>>>

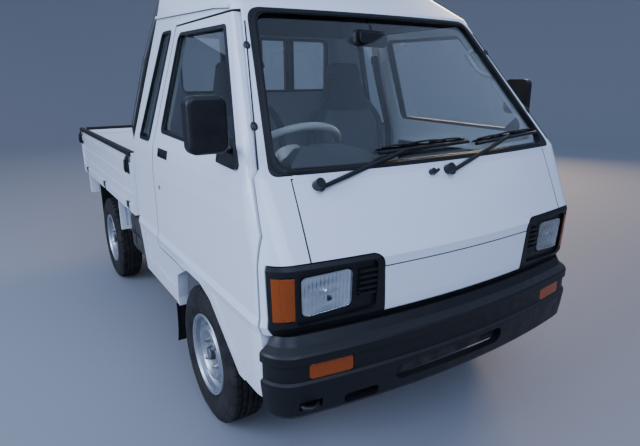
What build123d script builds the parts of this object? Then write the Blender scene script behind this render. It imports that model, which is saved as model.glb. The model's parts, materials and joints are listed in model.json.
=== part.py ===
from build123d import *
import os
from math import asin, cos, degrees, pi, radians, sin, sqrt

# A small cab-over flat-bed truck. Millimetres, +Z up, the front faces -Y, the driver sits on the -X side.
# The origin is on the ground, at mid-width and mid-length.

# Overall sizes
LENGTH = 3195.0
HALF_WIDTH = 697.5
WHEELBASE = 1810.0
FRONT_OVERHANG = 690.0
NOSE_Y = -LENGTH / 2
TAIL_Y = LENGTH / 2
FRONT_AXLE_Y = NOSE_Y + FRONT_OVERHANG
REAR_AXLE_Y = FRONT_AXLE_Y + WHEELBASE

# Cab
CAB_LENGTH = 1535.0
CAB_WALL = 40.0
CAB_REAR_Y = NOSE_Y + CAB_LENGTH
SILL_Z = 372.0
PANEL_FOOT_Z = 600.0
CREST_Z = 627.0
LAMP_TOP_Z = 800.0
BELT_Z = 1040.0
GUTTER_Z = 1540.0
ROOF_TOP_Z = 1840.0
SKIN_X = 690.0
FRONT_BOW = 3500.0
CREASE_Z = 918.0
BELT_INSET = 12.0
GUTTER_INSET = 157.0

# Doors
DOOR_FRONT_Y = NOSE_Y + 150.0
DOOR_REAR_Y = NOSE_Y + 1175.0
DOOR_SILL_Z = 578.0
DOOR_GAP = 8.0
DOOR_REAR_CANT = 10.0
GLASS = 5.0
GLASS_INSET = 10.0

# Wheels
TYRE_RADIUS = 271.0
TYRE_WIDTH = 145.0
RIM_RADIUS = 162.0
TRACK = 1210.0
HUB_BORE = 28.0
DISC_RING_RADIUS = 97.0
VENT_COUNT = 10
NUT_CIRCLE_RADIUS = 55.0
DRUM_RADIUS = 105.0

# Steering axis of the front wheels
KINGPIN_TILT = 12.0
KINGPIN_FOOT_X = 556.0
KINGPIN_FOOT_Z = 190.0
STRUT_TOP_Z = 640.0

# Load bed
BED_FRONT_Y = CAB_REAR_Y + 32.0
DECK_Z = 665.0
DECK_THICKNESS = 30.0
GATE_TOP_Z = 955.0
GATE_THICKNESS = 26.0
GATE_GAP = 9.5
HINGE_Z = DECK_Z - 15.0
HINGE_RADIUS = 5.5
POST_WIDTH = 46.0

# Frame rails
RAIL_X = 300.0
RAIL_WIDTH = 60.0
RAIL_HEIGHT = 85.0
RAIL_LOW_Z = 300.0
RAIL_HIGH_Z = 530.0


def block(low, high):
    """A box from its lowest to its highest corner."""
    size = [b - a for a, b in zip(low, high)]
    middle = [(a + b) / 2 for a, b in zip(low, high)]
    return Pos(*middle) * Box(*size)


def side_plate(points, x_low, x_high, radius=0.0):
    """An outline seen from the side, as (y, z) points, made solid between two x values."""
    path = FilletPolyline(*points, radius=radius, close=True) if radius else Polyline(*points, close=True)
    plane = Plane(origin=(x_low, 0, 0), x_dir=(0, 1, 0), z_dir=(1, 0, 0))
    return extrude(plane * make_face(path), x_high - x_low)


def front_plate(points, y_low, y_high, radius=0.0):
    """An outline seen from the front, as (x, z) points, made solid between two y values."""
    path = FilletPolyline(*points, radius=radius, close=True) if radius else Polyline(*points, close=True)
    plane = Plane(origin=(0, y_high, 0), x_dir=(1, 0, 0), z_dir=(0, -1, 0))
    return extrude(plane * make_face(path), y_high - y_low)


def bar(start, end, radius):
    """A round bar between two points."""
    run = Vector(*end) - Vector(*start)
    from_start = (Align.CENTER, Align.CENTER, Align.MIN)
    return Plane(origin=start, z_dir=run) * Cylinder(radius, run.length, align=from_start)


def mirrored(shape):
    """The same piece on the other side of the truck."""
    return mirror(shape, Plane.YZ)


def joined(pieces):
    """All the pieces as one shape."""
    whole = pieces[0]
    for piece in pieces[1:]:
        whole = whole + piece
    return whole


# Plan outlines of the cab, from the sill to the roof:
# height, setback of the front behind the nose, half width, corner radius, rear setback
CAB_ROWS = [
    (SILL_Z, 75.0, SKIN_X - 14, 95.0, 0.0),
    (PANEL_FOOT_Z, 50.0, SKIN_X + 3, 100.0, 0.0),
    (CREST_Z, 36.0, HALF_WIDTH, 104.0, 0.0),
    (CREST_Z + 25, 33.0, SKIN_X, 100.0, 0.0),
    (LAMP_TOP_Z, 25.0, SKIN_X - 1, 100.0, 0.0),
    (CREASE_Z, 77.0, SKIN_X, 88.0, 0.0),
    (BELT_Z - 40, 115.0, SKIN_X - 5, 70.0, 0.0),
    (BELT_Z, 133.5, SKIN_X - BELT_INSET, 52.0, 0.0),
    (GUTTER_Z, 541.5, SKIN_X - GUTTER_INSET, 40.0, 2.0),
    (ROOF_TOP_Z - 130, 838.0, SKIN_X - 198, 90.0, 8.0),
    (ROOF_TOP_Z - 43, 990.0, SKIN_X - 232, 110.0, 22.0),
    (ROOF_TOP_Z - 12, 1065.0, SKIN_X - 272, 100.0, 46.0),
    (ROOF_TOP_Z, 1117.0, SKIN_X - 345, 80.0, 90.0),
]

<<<

-- WHAT YOU NEED TO DO --
Return a word-for-word copy of the lines from the beginning of the listing to the line holding "REAR_AXLE_Y = FRONT_AXLE_Y + WHEELBASE", both kept.

-- SOLUTION --
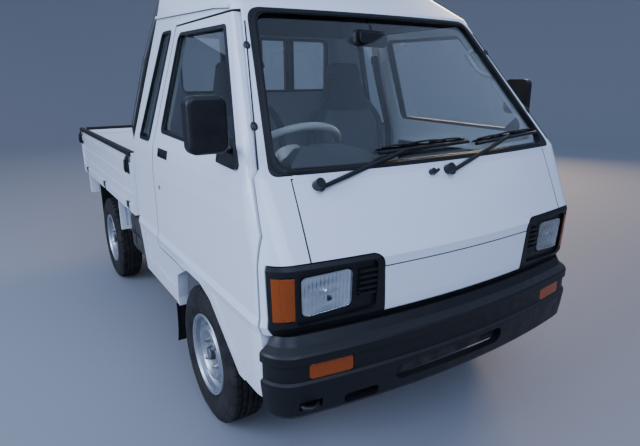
What build123d script builds the parts of this object? Then write the Blender scene script behind this render. It imports that model, which is saved as model.glb. The model's parts, materials and joints are listed in model.json.
=== part.py ===
from build123d import *
import os
from math import asin, cos, degrees, pi, radians, sin, sqrt

# A small cab-over flat-bed truck. Millimetres, +Z up, the front faces -Y, the driver sits on the -X side.
# The origin is on the ground, at mid-width and mid-length.

# Overall sizes
LENGTH = 3195.0
HALF_WIDTH = 697.5
WHEELBASE = 1810.0
FRONT_OVERHANG = 690.0
NOSE_Y = -LENGTH / 2
TAIL_Y = LENGTH / 2
FRONT_AXLE_Y = NOSE_Y + FRONT_OVERHANG
REAR_AXLE_Y = FRONT_AXLE_Y + WHEELBASE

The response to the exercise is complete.